-- START PROVIDED MATERIAL --

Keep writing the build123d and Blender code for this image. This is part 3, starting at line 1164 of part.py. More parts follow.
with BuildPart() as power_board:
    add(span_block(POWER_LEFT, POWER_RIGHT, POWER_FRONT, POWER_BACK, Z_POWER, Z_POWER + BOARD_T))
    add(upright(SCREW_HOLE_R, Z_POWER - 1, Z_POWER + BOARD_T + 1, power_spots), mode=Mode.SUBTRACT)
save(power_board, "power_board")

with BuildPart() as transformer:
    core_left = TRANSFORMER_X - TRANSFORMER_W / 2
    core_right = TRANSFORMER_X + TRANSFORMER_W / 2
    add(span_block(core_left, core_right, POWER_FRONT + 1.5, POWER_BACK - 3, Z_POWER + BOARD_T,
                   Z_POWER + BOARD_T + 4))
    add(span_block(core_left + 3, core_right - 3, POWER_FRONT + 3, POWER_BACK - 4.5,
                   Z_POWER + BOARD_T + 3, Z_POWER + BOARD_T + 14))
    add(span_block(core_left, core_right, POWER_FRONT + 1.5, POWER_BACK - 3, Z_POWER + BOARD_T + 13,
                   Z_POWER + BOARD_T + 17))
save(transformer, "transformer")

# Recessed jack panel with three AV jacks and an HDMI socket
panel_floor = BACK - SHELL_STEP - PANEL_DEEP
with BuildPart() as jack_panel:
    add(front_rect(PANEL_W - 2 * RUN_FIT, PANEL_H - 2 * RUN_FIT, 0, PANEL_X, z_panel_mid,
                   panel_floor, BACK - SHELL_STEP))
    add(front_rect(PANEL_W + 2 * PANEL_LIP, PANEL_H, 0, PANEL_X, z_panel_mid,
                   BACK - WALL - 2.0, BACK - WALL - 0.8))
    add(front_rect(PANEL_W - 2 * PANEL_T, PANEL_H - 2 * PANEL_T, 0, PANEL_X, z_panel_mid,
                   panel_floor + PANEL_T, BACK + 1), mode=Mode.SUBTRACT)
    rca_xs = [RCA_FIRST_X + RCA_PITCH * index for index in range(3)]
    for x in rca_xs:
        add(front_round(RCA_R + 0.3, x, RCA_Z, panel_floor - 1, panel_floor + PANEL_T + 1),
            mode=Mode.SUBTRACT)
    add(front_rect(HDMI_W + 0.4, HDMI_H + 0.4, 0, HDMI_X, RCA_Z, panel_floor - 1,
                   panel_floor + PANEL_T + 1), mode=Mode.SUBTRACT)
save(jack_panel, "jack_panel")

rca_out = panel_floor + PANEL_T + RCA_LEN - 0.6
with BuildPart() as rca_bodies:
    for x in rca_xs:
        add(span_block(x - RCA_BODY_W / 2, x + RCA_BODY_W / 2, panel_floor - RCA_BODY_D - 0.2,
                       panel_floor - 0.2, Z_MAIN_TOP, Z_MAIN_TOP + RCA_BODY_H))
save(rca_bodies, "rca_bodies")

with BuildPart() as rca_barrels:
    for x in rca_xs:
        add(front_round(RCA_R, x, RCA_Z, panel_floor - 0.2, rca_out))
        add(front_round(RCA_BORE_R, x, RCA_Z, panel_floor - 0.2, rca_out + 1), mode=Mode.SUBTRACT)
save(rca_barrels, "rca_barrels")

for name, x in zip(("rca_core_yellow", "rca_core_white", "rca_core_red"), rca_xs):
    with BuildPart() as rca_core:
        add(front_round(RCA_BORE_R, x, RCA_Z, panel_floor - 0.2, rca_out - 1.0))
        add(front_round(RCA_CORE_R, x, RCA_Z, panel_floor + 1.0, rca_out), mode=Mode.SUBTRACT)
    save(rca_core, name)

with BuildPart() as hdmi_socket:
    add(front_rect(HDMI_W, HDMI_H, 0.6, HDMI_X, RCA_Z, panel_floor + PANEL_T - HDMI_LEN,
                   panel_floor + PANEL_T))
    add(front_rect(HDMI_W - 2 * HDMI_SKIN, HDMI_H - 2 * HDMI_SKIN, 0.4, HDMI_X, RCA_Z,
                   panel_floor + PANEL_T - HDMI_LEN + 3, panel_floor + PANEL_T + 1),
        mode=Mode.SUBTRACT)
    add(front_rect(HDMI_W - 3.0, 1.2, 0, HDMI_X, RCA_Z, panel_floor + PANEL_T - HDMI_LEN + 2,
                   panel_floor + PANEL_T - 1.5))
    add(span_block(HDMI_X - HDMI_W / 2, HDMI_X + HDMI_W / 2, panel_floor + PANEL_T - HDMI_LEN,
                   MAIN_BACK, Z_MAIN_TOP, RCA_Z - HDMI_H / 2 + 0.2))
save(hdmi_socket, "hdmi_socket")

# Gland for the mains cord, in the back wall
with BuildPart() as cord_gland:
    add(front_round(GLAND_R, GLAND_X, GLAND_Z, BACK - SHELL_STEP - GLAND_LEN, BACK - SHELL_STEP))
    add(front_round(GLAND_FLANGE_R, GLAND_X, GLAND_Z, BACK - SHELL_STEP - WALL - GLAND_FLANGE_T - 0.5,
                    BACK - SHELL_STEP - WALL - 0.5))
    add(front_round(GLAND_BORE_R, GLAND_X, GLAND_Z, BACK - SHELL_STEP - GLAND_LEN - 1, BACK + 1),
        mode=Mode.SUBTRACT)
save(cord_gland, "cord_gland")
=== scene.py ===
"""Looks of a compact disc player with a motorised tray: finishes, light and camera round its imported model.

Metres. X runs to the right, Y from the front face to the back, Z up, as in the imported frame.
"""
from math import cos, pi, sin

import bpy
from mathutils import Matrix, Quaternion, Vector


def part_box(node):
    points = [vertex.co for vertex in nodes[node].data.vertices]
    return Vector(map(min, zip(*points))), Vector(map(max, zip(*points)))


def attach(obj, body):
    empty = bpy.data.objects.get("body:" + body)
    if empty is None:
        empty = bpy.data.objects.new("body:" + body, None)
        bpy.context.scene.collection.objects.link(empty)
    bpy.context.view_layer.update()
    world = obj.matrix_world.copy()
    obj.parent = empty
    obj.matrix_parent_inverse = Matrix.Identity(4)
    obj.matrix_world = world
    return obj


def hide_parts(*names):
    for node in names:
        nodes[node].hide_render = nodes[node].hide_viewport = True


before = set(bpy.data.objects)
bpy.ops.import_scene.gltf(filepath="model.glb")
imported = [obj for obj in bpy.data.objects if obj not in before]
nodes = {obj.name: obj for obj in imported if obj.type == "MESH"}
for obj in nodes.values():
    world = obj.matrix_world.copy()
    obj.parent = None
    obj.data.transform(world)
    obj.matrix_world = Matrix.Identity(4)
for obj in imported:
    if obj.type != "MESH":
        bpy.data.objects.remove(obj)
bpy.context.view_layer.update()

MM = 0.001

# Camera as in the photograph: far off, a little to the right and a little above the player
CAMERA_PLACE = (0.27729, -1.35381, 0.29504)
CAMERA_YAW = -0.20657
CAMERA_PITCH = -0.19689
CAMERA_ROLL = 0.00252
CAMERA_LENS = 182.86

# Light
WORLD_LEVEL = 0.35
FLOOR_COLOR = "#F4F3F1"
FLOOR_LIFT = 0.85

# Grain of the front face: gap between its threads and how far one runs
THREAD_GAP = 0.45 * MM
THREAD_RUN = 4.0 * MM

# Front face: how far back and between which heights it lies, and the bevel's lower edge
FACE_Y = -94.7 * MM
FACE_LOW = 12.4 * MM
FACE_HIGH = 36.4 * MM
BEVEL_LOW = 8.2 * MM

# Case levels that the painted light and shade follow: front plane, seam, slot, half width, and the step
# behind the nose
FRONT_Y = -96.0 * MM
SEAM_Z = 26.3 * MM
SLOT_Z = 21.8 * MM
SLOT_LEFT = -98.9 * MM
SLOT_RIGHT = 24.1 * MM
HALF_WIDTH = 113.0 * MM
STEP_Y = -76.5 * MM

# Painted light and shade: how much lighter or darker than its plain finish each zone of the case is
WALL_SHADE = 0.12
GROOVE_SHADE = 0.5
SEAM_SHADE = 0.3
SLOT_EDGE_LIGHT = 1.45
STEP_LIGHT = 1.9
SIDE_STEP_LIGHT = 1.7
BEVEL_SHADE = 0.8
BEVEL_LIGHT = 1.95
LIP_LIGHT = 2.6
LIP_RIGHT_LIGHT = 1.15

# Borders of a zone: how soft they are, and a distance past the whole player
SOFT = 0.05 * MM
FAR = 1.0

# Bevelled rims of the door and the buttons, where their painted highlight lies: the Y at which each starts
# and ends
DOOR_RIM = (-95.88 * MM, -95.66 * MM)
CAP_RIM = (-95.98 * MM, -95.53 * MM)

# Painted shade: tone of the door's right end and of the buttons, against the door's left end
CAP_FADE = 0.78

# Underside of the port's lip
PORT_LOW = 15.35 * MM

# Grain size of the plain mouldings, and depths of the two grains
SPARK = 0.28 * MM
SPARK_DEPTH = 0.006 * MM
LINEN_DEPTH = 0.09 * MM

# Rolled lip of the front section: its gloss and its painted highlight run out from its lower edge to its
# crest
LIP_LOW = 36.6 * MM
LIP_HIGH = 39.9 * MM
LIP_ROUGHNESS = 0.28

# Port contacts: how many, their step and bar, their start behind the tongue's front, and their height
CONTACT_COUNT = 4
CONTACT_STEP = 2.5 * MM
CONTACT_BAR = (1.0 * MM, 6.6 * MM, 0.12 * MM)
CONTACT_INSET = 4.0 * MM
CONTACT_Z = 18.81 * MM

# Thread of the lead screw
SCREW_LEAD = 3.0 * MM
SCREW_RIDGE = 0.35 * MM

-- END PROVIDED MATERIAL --

Give again, word for word, the lines starting at the line that has "# Gland for the mains cord, in the back wall" and ending at the line that has "imported = [obj", with both of those lines included and nothing else.

# Gland for the mains cord, in the back wall
with BuildPart() as cord_gland:
    add(front_round(GLAND_R, GLAND_X, GLAND_Z, BACK - SHELL_STEP - GLAND_LEN, BACK - SHELL_STEP))
    add(front_round(GLAND_FLANGE_R, GLAND_X, GLAND_Z, BACK - SHELL_STEP - WALL - GLAND_FLANGE_T - 0.5,
                    BACK - SHELL_STEP - WALL - 0.5))
    add(front_round(GLAND_BORE_R, GLAND_X, GLAND_Z, BACK - SHELL_STEP - GLAND_LEN - 1, BACK + 1),
        mode=Mode.SUBTRACT)
save(cord_gland, "cord_gland")
=== scene.py ===
"""Looks of a compact disc player with a motorised tray: finishes, light and camera round its imported model.

Metres. X runs to the right, Y from the front face to the back, Z up, as in the imported frame.
"""
from math import cos, pi, sin

import bpy
from mathutils import Matrix, Quaternion, Vector


def part_box(node):
    points = [vertex.co for vertex in nodes[node].data.vertices]
    return Vector(map(min, zip(*points))), Vector(map(max, zip(*points)))


def attach(obj, body):
    empty = bpy.data.objects.get("body:" + body)
    if empty is None:
        empty = bpy.data.objects.new("body:" + body, None)
        bpy.context.scene.collection.objects.link(empty)
    bpy.context.view_layer.update()
    world = obj.matrix_world.copy()
    obj.parent = empty
    obj.matrix_parent_inverse = Matrix.Identity(4)
    obj.matrix_world = world
    return obj


def hide_parts(*names):
    for node in names:
        nodes[node].hide_render = nodes[node].hide_viewport = True


before = set(bpy.data.objects)
bpy.ops.import_scene.gltf(filepath="model.glb")
imported = [obj for obj in bpy.data.objects if obj not in before]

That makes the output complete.